Barker’s core argument that the Black Sea Slave trade produced a shared culture of slavery among Christians and Muslims that was not predominantly based around race illuminates just how much slavery in the Mediterranean changed in the late fifteenth century as the Ottoman Empire blocked Europeans from established routes of human trafficking. In the decades after the Ottomans conquered Caffa, Europeans turned to North and West Africa for captives to labor on sugar plantations on Cyprus, Crete, and elsewhere before launching out into the Atlantic world. That Most Precious Merchandise is the result of meticulous research conducted in repositories in Genoa, Venice, Cairo, and other archives, and Barker’s book contributes to our understanding of the shifting nature of slavery between the late medieval and early modern periods. Barker productively contrasts the evolving role of race and the mutable nature of slavery between these periods, and makes use of scholarship from very different contexts to interpret her sources, including classic studies on Caribbean plantations and the antebellum United States.

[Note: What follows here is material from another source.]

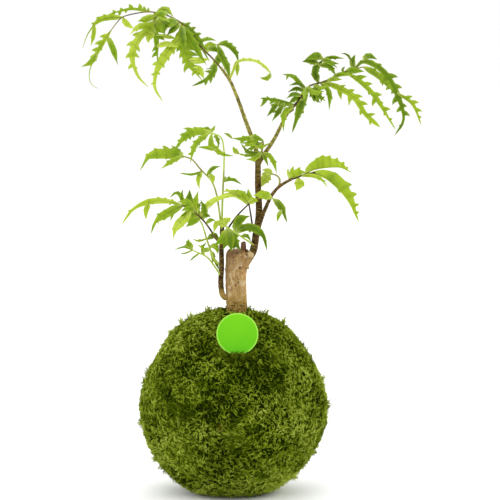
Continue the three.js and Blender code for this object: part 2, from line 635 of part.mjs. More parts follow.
function frondSolid(frond, seed) {
  const random = seededRandom(seed);
  const curves = frond.stems.map((points) => {
    return new THREE.CatmullRomCurve3(points.map(place), false, 'centripetal');
  });
  const pieces = curves.map((curve) => {
    const steps = Math.round(curve.getLength() / rachisStep) + 2;
    return tubeSolid(curve.points, rachisRadii, rachisSides, steps);
  });
  for (const [line, reach, width, rollDegrees, lean = 0] of frond.leaflets) {
    const midrib = leafletCurve(curves, line, reach);
    const roll = THREE.MathUtils.degToRad(rollDegrees);
    pieces.push(bladeSolid(midrib, width, roll, lean, random));
    curves.push(midrib);
  }
  return wasm.Manifold.union(pieces);
}

// Assembly

const plant = new THREE.Group();

const trunk = trunkSolid(0);
const trunkSpace = trunkSolid(fitGap);
const tagSpace = tagSolid(fitGap);
const soil = ballSolid(soilScale, 20, 12).subtract(trunkSpace);
const soilSpace = ballSolid(soilScale + fitGap / ballRadius, 20, 12);
const moss = ballSolid(1, 30, 18).subtract(soilSpace).subtract(trunkSpace).subtract(tagSpace);

addMesh(plant, 'moss_wrap', moss, colours.moss, 1);
addMesh(plant, 'soil_ball', soil, colours.soil, 1);
addMesh(plant, 'cane_trunk', trunk, colours.cane, 0.85);
addMesh(plant, 'right_shoot', shootSolid(rightShoot, 0).subtract(trunkSpace), colours.rightShoot, 0.7);
addMesh(plant, 'left_shoot', shootSolid(leftShoot, 0).subtract(trunkSpace), colours.leftShoot, 0.7);
addMesh(plant, 'label_tag', tagSolid(0), colours.tag, 0.3);

const shootSpaces = {
  right: shootSolid(rightShoot, fitGap),
  left: shootSolid(leftShoot, fitGap),
};
shootSpaces.both = shootSpaces.right.add(shootSpaces.left);

Object.entries(fronds).forEach(([name, frond], i) => {
  const colour = i % 2 ? colours.leafDark : colours.leafLight;
  addMesh(plant, name, frondSolid(frond, i + 1).subtract(shootSpaces[frond.on]), colour, 0.5);
});

export default plant;
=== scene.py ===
import bpy
import math
import random
import numpy as np
from mathutils import Vector, Matrix, noise
from mathutils.kdtree import KDTree


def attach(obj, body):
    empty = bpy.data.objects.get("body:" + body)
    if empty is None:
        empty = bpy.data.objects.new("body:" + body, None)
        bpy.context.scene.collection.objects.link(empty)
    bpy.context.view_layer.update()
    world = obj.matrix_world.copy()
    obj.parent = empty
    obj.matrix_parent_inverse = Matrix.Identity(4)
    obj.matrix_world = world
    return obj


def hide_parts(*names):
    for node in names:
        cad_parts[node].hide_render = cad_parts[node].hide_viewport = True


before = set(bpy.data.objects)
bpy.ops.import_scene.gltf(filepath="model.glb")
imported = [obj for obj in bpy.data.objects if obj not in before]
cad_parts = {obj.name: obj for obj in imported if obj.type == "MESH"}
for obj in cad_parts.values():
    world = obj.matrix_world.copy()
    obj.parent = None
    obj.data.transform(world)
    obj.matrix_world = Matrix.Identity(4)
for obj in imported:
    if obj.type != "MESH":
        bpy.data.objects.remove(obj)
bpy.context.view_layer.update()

# Fern-leaved aralia growing from a moss ball. The plant is laid out in the plane of its front
# view, in millimetres: across, up and depth (away from the front). place() turns that into metres.

mm = 0.001

layout = {
    "tilt": math.radians(8),  # the front view looks down by this much
    "edgeDrop": 3.4,  # the front edge of the foot lies this far under the origin in the picture
    "photoSize": 500,
    "mmPerPixel": 0.84,
    "ballPixel": 233,  # picture column of the plant's middle
    "footPixel": 497,  # picture row of the foot's front edge
}
viewDir = np.array([0, math.cos(layout["tilt"]), -math.sin(layout["tilt"])])


def place(point):
    across, up, depth = point
    z = (up - layout["edgeDrop"] - depth * math.sin(layout["tilt"])) / math.cos(layout["tilt"])
    return np.array([across, depth, z]) * mm


# small helpers

def deselectAll():
    bpy.ops.object.select_all(action="DESELECT")


def activate(obj):
    deselectAll()
    obj.select_set(True)
    bpy.context.view_layer.objects.active = obj


def startEditing(obj):
    activate(obj)
    bpy.ops.object.mode_set(mode="EDIT")
    bpy.ops.mesh.select_all(action="SELECT")


def stopEditing():
    # turns all faces outward on the way out
    bpy.ops.mesh.select_all(action="SELECT")
    bpy.ops.mesh.normals_make_consistent(inside=False)
    bpy.ops.object.mode_set(mode="OBJECT")


def editFacesTowards(obj, direction):
    # edit mode, with only the faces selected that look this way
    startEditing(obj)
    bpy.ops.mesh.select_mode(type="FACE")
    bpy.ops.mesh.select_all(action="DESELECT")
    bpy.ops.object.mode_set(mode="OBJECT")
    for polygon in obj.data.polygons:
        polygon.select = polygon.normal.dot(direction) > 0.9
    bpy.ops.object.mode_set(mode="EDIT")


def applyModifier(obj, name, kind, **settings):
    activate(obj)
    modifier = obj.modifiers.new(name, kind)
    for key, value in settings.items():
        setattr(modifier, key, value)
    bpy.ops.object.modifier_apply(modifier=name)


def fuse(obj, voxel, smoothing):
    applyModifier(obj, "fuse", "REMESH", mode="VOXEL", voxel_size=voxel * mm)
    applyModifier(obj, "settle", "SMOOTH", factor=0.5, iterations=smoothing)


def joinParts(name, parts):
    deselectAll()
    for part in parts:
        part.select_set(True)
    bpy.context.view_layer.objects.active = parts[0]
    if len(parts) > 1:
        bpy.ops.object.join()
    joined = bpy.context.object
    joined.name = joined.data.name = name
    return joined


def applyPlace(obj):
    activate(obj)
    bpy.ops.object.transform_apply(location=True, rotation=True, scale=True)


def smoothByAngle(obj, degrees):
    activate(obj)
    bpy.ops.object.shade_smooth_by_angle(angle=math.radians(degrees))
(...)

Further explication on the value of reading these works alongside medieval sources and historiography could have clarified the uniqueness of the Black Sea trade. Historians of slavery will nevertheless appreciate Barker’s book for their illuminating narrative of late medieval slavery and slave trading.
Christopher M. Blakley is a lecturer at Occidental College and Loyola Marymount University.